# [RECORDS SHOWN]
────

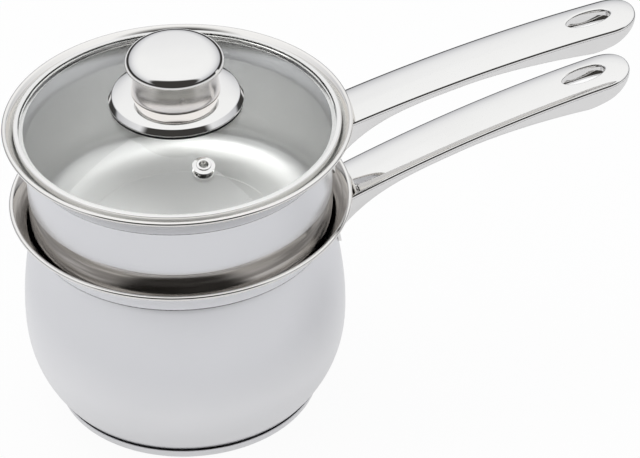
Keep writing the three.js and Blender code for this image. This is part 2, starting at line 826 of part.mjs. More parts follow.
const group = new THREE.Group();
group.add(saucepan(), insertAssembly, lidAssembly);

export default group;
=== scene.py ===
# A porringer set in stainless steel: saucepan, insert pan and glass lid, dressed for a studio
# photograph. Shapes are worked out in millimetres in the frame's own axes and written in metres.

from math import asin, atan, atan2, ceil, comb, copysign, cos, hypot, pi, radians, sin, sqrt, tan

import bmesh
import bpy
from mathutils import Matrix, Vector

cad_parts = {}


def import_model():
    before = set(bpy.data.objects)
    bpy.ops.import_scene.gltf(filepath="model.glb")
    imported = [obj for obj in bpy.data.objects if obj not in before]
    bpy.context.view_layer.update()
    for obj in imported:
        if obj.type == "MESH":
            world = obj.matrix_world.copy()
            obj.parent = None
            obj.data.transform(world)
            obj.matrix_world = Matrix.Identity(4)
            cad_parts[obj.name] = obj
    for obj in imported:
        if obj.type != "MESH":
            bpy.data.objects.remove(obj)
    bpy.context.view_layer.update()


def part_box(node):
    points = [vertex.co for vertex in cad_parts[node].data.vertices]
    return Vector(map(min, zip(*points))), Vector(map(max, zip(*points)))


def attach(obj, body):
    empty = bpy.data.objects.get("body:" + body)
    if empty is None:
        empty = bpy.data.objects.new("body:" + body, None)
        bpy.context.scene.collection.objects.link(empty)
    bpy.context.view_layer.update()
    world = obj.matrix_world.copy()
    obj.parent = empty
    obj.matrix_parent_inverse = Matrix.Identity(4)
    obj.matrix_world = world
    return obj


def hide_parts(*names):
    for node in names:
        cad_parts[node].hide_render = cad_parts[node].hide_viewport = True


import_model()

MM = 0.001

# Fits and counts
GAP = 0.3
PAN_SEGMENTS = 224
KNOB_SEGMENTS = 128
SMALL_SEGMENTS = 64
LONGEST_EDGE = 2.0  # longest straight stretch of a turned outline between two rings
CORNER_SUPPORT = 0.12  # ring beside each corner, which keeps flat faces flat
CORNER_ANGLE = radians(6)
SHARP_ANGLE = radians(32)
SOFTENED_ANGLE = radians(12)

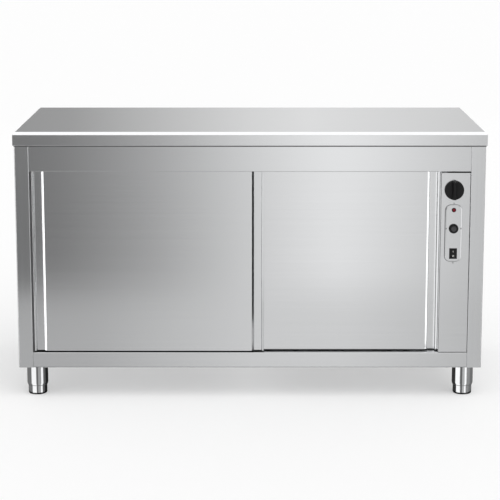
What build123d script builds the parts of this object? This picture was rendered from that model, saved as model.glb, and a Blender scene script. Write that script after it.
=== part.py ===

────

# [EXERCISE GOAL]
Work out the number of lines above that include the string "Blender" and write only that number.

# [TASK OUTPUT]
2